In first-order logic (2), as (1), can be represented as:

(2.1) (∃x)(Lx • Wx)


where Lx – ‘x’ is a lion, and Wx – ‘x’ is white, and where ∃ is an existential quantifier. The sentence thus reads: there exists an ‘x’ such that ‘x’ is a lion and ‘x’ is white. We have in fact used the word ‘is’ in our paraphrase, but nothing in our symbolic translation corresponds to it! To say that ‘Lions exist’, ‘Some lions exist’, ‘There is at least one lion,’ or, if you can bear it, that ‘Lions are,’ or else that ‘There are lions,’ is simply: (∃x)Lx.
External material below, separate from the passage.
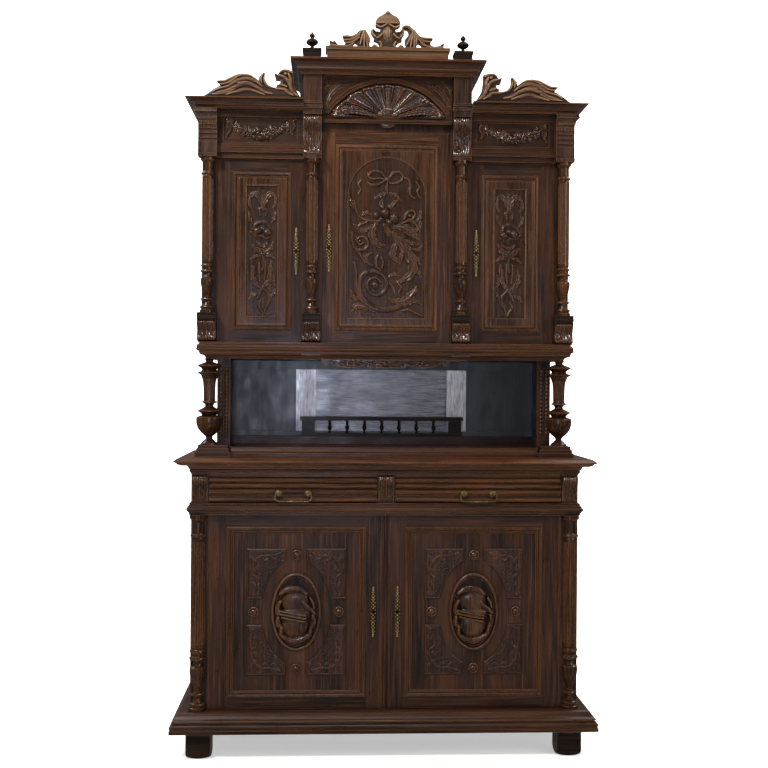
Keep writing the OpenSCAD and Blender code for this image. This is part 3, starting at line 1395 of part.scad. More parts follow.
// The front: a board with reeds that run its whole length, two posts let into it
module drawer_front() {
  h = drawer_h;
  reeds = concat(
    [[0, 0]],
    arc(3, h * 0.1, h * 0.09, -90, 90, 6),
    [[1, h * 0.2], [1, h * 0.27]],
    arc(2, h * 0.38, h * 0.1, -90, 90, 6),
    [[1, h * 0.49]],
    arc(2, h * 0.59, h * 0.09, -90, 90, 6),
    [[1, h * 0.7]],
    arc(3, h * 0.8, h * 0.09, -90, 90, 6),
    [[1, h * 0.91], [1, h], [0, h]]
  );
  color(oak) {
    rotate([90, 0, 90]) linear_extrude(drawer_w)
      polygon(concat([for (q = reeds) [-min(q[0], reed_out + 6), q[1]]], [[board, h], [board, 0]]));
  }
}

// Two rosettes with a drilled post each
module drawer_plates() {
  y = -h_reed() - glue;
  color(brass) translate([drawer_w / 2, y, handle_z - z_drawer - gap]) for (s = [-1, 1])
    translate([s * handle_half, 0, 0]) difference() {
      union() {
        rotate([90, 0, 0]) turned([[13, 0], [13, 1.5], [9, 3], [5, 4], [4.5, 8]]);
        rotate([90, 0, 0]) cylinder(r = 5, h = bail_stand + 5, $fn = 32);
      }
      translate([-10, -bail_stand, 0]) rotate([0, 90, 0]) cylinder(r = bail_r + pin_clear, h = 20, $fn = 32);
    }
}
// How far the reeds stand out
function h_reed() = 2 + drawer_h * 0.1;

// The hanging bail: two pins in the posts, two bent arms and a turned grip
module drawer_bail() {
  drop = 27;
  in = 14;
  r = bail_r;
  x = handle_half + 11;
  g = x - in;
  y = -h_reed() - glue - bail_stand;
  color(brass) translate([drawer_w / 2, y, handle_z - z_drawer - gap]) {
    both() {
      translate([handle_half - 7, 0, 0]) rotate([0, 90, 0]) cylinder(r = r, h = 18, $fn = 32);
      standing(r * 0.8, r * 1.6) polygon(stroke([
        [x - 1, 3, r * 0.9], [x + 1, -6, r], [x + 2, -14, r * 0.9], [x - 3, -22, r * 0.9],
        [g - 1, -drop, r * 0.8]
      ], 3));
    }
    translate([-g, 0, -drop]) rotate([0, 90, 0]) turned([
      [r * 0.8, 0], [r * 0.8, g * 0.3], [r * 1.3, g * 0.34], [r * 1.3, g * 0.4], [r * 0.9, g * 0.46],
      [r * 1.1, g * 0.7], [r * 1.6, g * 0.92], [r * 1.6, g * 1.08], [r * 1.1, g * 1.3], [r * 0.9, g * 1.54],
      [r * 1.3, g * 1.6], [r * 1.3, g * 1.66], [r * 0.8, g * 1.7], [r * 0.8, g * 2]
    ]);
  }
}

module drawer_left_box() { drawer_side_of(-1) drawer_box(); }
module drawer_left_front() { drawer_side_of(-1) drawer_front(); }
module drawer_left_plates() { drawer_side_of(-1) drawer_plates(); }
module drawer_left_bail() { drawer_side_of(-1) drawer_bail(); }
module drawer_right_box() { drawer_side_of(1) drawer_box(); }
module drawer_right_front() { drawer_side_of(1) drawer_front(); }
module drawer_right_plates() { drawer_side_of(1) drawer_plates(); }
module drawer_right_bail() { drawer_side_of(1) drawer_bail(); }

feet();
plinth();
base_shelves();
base_sides();
base_back();
base_face_frame();
upper_shelves();
base_columns();
waist_moulding();
drawer_brackets();
drawer_runners();
bed_moulding();
counter_top();
recess_base();
recess_back();
recess_sides();
recess_columns();
gallery();
apron();
upper_bottom();
upper_uprights();
upper_back();
upper_top();
upper_face_frame();
upper_columns();
column_corbels();
frieze_consoles();
side_friezes();
shell_frieze();
shell();
side_cornices();
centre_cornice();
crest();
finials();
dragons();
base_door_left_frame();
base_door_left_panel();
base_door_left_ornament();
base_door_left_hardware();
base_door_right_frame();
base_door_right_panel();
base_door_right_ornament();
base_door_right_hardware();
upper_door_left_frame();
upper_door_left_panel();
upper_door_left_hardware();
upper_door_centre_frame();
upper_door_centre_panel();
upper_door_centre_hardware();
upper_door_right_frame();
upper_door_right_panel();
upper_door_right_hardware();
drawer_left_box();
drawer_left_front();
drawer_left_plates();
drawer_left_bail();
drawer_right_box();
drawer_right_front();
drawer_right_plates();
drawer_right_bail();
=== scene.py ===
# %% [markdown]
# # A Dutch cupboard in two stages
# The real piece is solid oak: a base with two doors and two drawers, an open recess on turned columns, and
# an upper cabinet with three carved doors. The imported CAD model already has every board, moulding and
# turned column in its place, so this lesson keeps those solids and gives them wood. What a carver cut by
# hand is made here as relief meshes, because such soft forms are easier to shape as heights over a plane.

# %% Load the frame
import math

import bpy
import numpy as np
from mathutils import Matrix, Vector


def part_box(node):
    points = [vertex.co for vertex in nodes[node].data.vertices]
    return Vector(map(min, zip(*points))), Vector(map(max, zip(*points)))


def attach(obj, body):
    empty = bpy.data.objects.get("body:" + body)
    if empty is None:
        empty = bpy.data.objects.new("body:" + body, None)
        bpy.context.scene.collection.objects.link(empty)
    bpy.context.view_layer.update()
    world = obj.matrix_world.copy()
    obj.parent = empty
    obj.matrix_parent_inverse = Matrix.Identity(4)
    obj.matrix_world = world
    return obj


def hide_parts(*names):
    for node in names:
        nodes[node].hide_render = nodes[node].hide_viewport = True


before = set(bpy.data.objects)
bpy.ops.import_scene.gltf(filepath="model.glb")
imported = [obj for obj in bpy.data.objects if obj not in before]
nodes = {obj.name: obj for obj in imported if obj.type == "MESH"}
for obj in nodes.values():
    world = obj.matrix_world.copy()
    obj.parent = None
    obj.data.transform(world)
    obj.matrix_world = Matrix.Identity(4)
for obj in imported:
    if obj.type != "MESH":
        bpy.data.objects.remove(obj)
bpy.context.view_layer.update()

# %% Places in the CAD model
def box_mm(name):
    """The lowest and the highest corner of a CAD node in mm."""
    return [[round(v * 1000, 2) for v in corner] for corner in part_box(name)]


sides = (("left", -1), ("right", 1))
lower_plate = box_mm("base_door_left_hardware")[0][1]
upper_plate = box_mm("upper_door_left_hardware")[0][1]
upper_face = box_mm("upper_face_frame")[0][1]
print("the lower doors stand", upper_plate - lower_plate, "mm in front of the upper ones")

# %% [markdown]
# ## Camera
# The photograph was taken from about four metres with a slightly long lens, at chest height and a little
# left of the middle. Its upright lines stay parallel, so the camera doesn't tilt. The place, the turn and
# the lens were found by fitting the tips of the plinth, counter, cornices, finials and crest.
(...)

Note that the plural in the preceding paragraph is no more than a variant of ‘There is a lion’ or ‘A lion is,’, which is true. It is a kind of minimal or limiting plural. It definitely does not suggest that ‘All lions exist,’ for when put like this the sentence is meaningless in English. The universal sentence (x)Lx, which can be paraphrased: for any ‘x’, ‘x’ is a lion, or everything is a lion, is clearly false. The existential and the universal would have the same truth value if and only if there was only one object in the universe, and that object was not necessarily a lion either.

(3.1) (∃x)[Lx • (y)(Ly ⊃ y = x) • Wx]


Translation (3.1) is just like (2.1) except for the bit in the middle, and is a representation of sentence (3): The lion is white. Just like (2.1) it is says that there exists an ‘x’ such that ‘x’ is a lion and ‘x’ is white, but it also adds (the bit in the middle) that if any ‘y’ is a lion then that ‘y’ is identical to our ‘x’, and this is what makes our lion ‘unique’, ‘the only lion’, or simply ‘the lion’.
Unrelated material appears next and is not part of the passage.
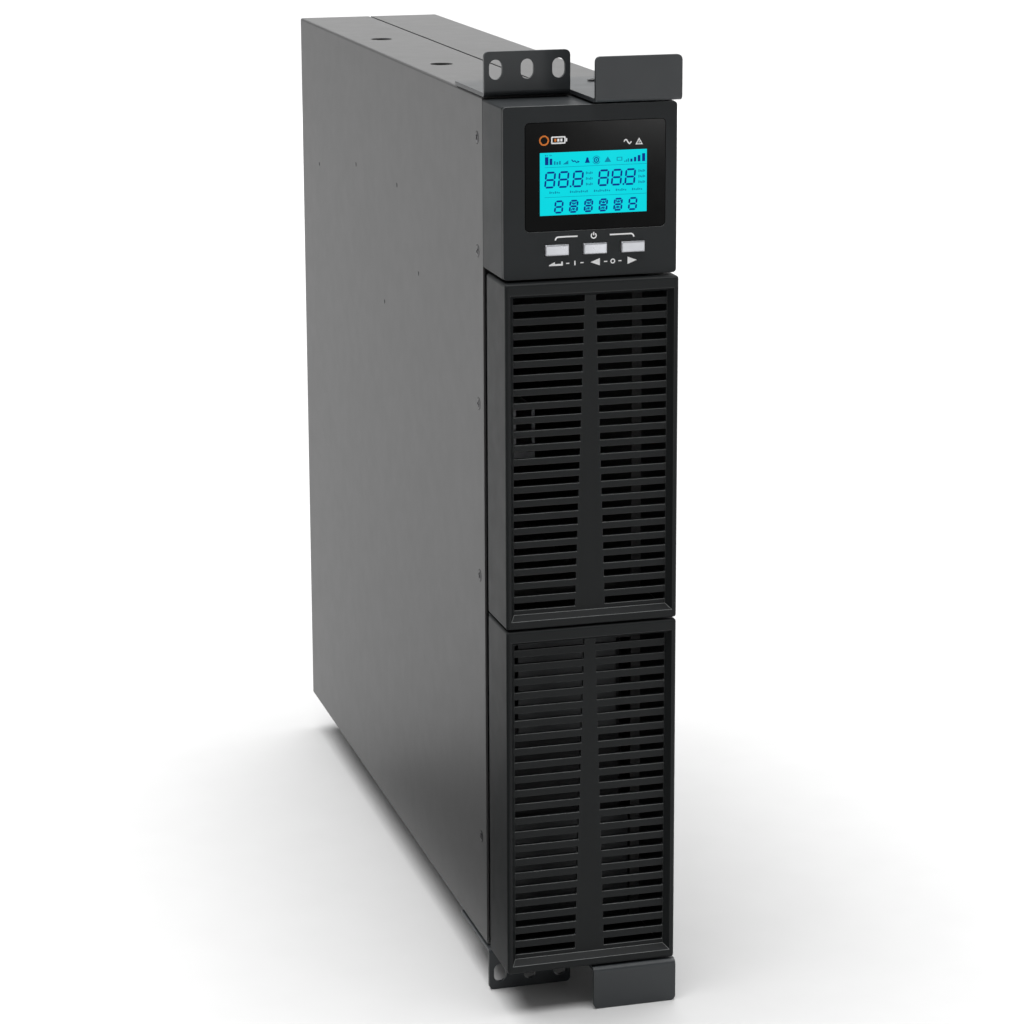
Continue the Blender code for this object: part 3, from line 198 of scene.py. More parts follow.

Summing up, all three sentences assert existence, it is just that (1) and (2) assert nothing but the existence of white lions. Sentence (3) tells us more: it tells us that there is a unique lion. Logical notation thus makes explicit to a non-English speaker what the English language doesn’t by merely replacing ‘a’ with ‘the’: it adds one extra piece of information – the uniqueness claim.

And if (1) and (2) do not sound interesting, that is precisely because, when taken out of context, they tell you about nothing other than that somewhere a white lion exits – something you didn’t expect to be told without first asking about it. Sentences about existence become interesting only when we have reason to doubt existence: There is life on Mars; There is a God; and so on.